= Set task =
Give the data a second time, exactly and in full.

[Start Supplied information]

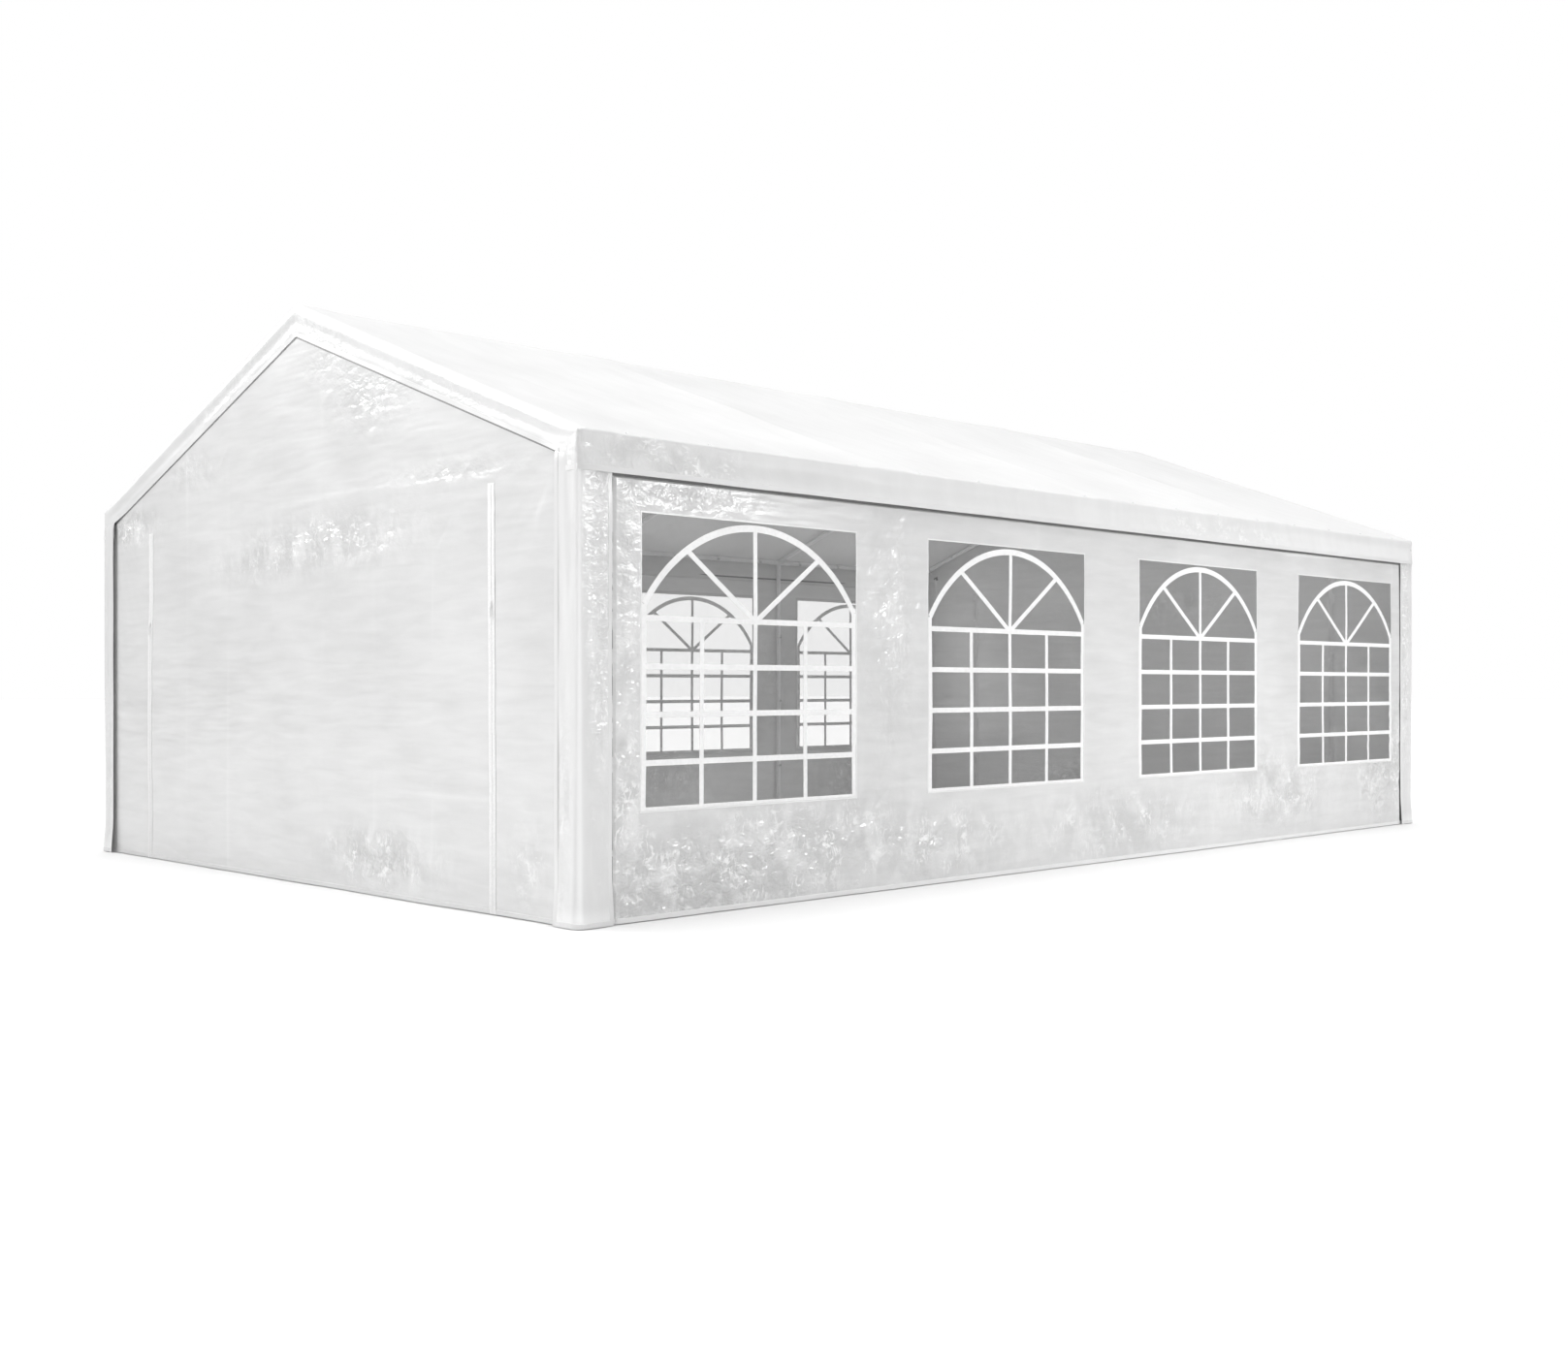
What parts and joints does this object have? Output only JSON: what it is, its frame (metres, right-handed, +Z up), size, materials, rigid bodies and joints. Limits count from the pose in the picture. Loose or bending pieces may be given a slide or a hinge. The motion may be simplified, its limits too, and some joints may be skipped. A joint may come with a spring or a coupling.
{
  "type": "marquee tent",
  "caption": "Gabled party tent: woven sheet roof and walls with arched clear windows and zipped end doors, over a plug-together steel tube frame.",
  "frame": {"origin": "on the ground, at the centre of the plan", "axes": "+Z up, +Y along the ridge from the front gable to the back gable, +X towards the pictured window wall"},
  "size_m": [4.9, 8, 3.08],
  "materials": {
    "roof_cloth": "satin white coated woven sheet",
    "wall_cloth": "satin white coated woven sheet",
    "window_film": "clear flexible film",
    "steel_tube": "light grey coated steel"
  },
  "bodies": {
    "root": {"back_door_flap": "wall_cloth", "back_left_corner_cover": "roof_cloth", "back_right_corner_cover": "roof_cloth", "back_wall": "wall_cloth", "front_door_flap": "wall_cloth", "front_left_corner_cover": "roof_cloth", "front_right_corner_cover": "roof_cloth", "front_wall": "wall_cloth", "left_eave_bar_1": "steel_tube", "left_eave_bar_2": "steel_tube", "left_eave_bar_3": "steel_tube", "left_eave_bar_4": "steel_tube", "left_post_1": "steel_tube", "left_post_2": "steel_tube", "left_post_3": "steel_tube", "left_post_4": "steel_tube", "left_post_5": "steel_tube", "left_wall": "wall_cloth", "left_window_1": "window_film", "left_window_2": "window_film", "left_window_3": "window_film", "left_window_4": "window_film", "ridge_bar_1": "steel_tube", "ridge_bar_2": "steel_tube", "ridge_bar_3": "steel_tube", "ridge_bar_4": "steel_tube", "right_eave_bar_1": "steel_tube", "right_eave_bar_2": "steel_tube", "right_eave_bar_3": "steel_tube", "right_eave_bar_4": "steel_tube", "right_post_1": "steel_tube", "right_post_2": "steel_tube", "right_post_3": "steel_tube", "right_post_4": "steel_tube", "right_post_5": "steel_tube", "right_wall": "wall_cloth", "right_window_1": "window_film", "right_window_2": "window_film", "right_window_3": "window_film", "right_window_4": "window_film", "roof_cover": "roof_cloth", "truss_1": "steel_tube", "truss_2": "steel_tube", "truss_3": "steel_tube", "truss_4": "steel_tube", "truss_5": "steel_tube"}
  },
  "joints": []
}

[End Supplied information]

= Result of this task =
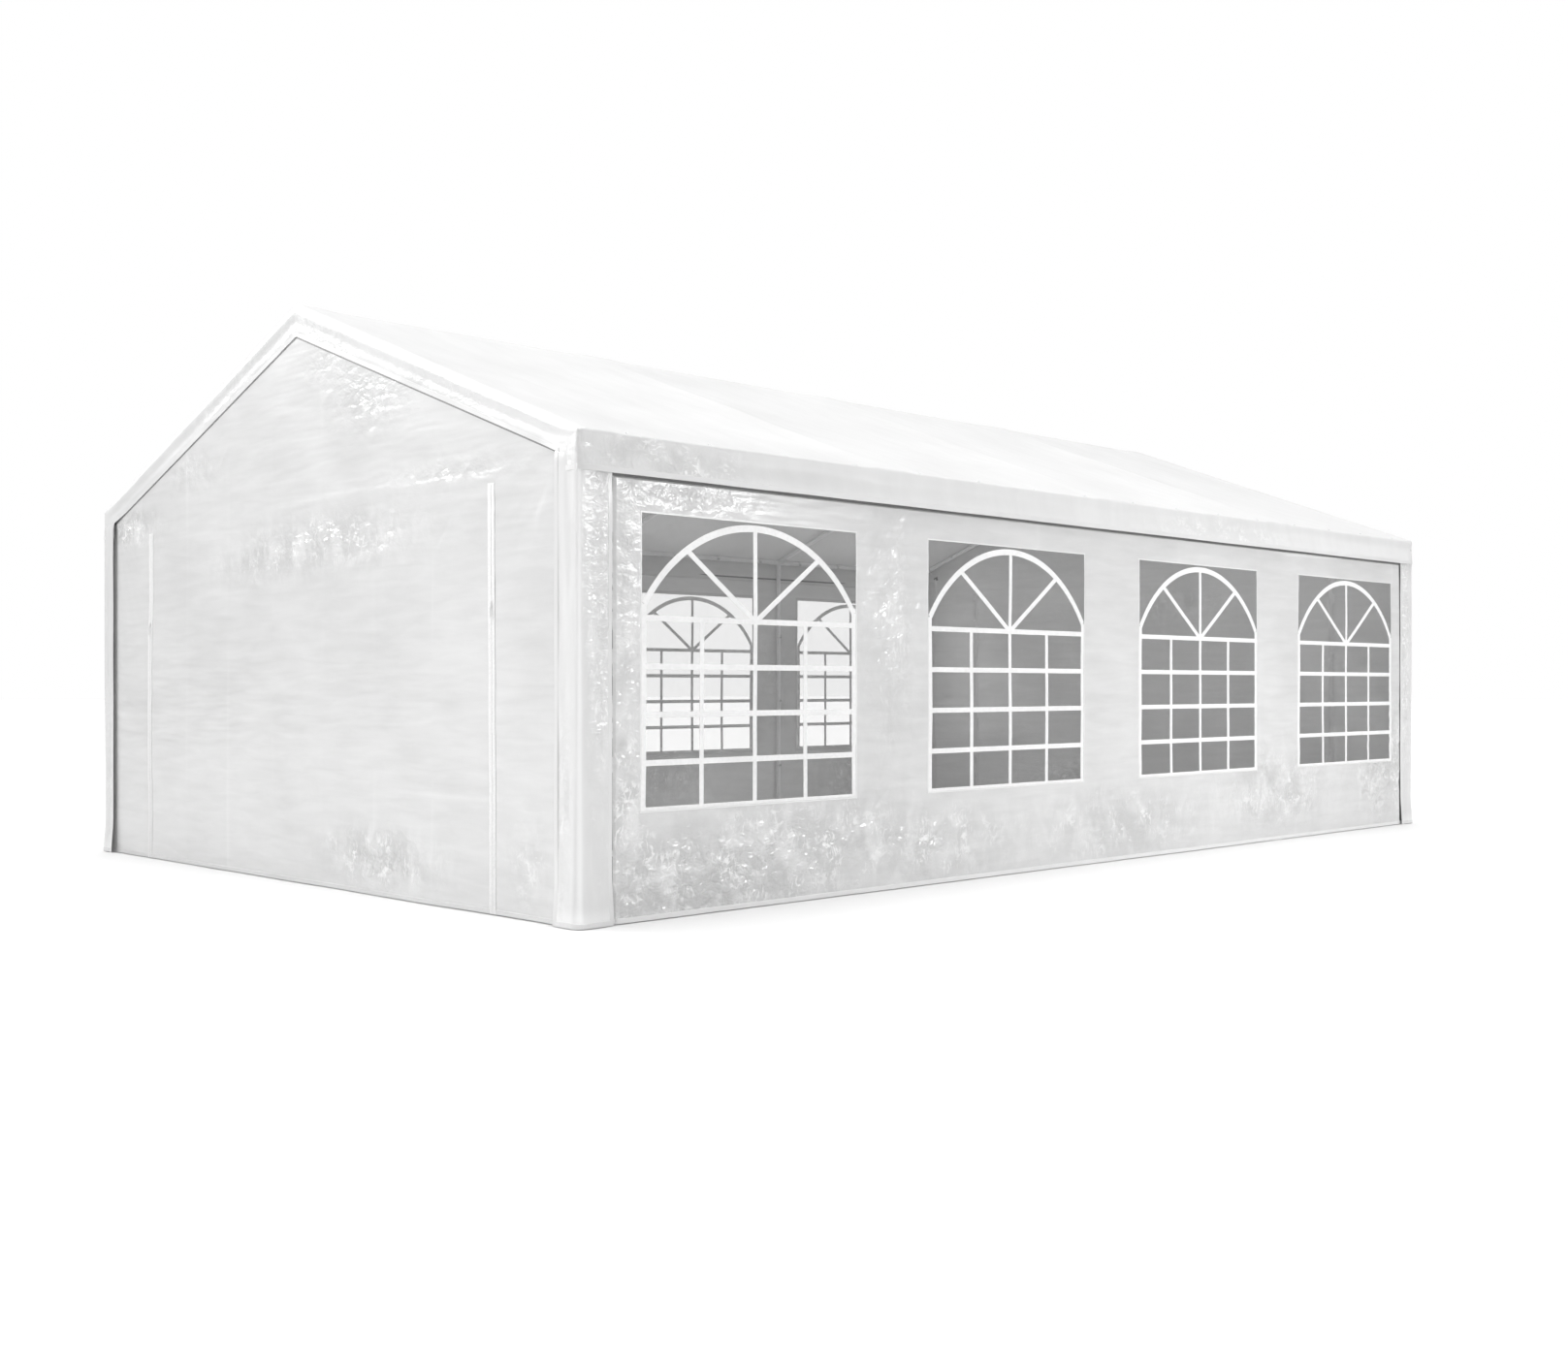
What parts and joints does this object have? Output only JSON: what it is, its frame (metres, right-handed, +Z up), size, materials, rigid bodies and joints. Limits count from the pose in the picture. Loose or bending pieces may be given a slide or a hinge. The motion may be simplified, its limits too, and some joints may be skipped. A joint may come with a spring or a coupling.
{
  "type": "marquee tent",
  "caption": "Gabled party tent: woven sheet roof and walls with arched clear windows and zipped end doors, over a plug-together steel tube frame.",
  "frame": {"origin": "on the ground, at the centre of the plan", "axes": "+Z up, +Y along the ridge from the front gable to the back gable, +X towards the pictured window wall"},
  "size_m": [4.9, 8, 3.08],
  "materials": {
    "roof_cloth": "satin white coated woven sheet",
    "wall_cloth": "satin white coated woven sheet",
    "window_film": "clear flexible film",
    "steel_tube": "light grey coated steel"
  },
  "bodies": {
    "root": {"back_door_flap": "wall_cloth", "back_left_corner_cover": "roof_cloth", "back_right_corner_cover": "roof_cloth", "back_wall": "wall_cloth", "front_door_flap": "wall_cloth", "front_left_corner_cover": "roof_cloth", "front_right_corner_cover": "roof_cloth", "front_wall": "wall_cloth", "left_eave_bar_1": "steel_tube", "left_eave_bar_2": "steel_tube", "left_eave_bar_3": "steel_tube", "left_eave_bar_4": "steel_tube", "left_post_1": "steel_tube", "left_post_2": "steel_tube", "left_post_3": "steel_tube", "left_post_4": "steel_tube", "left_post_5": "steel_tube", "left_wall": "wall_cloth", "left_window_1": "window_film", "left_window_2": "window_film", "left_window_3": "window_film", "left_window_4": "window_film", "ridge_bar_1": "steel_tube", "ridge_bar_2": "steel_tube", "ridge_bar_3": "steel_tube", "ridge_bar_4": "steel_tube", "right_eave_bar_1": "steel_tube", "right_eave_bar_2": "steel_tube", "right_eave_bar_3": "steel_tube", "right_eave_bar_4": "steel_tube", "right_post_1": "steel_tube", "right_post_2": "steel_tube", "right_post_3": "steel_tube", "right_post_4": "steel_tube", "right_post_5": "steel_tube", "right_wall": "wall_cloth", "right_window_1": "window_film", "right_window_2": "window_film", "right_window_3": "window_film", "right_window_4": "window_film", "roof_cover": "roof_cloth", "truss_1": "steel_tube", "truss_2": "steel_tube", "truss_3": "steel_tube", "truss_4": "steel_tube", "truss_5": "steel_tube"}
  },
  "joints": []
}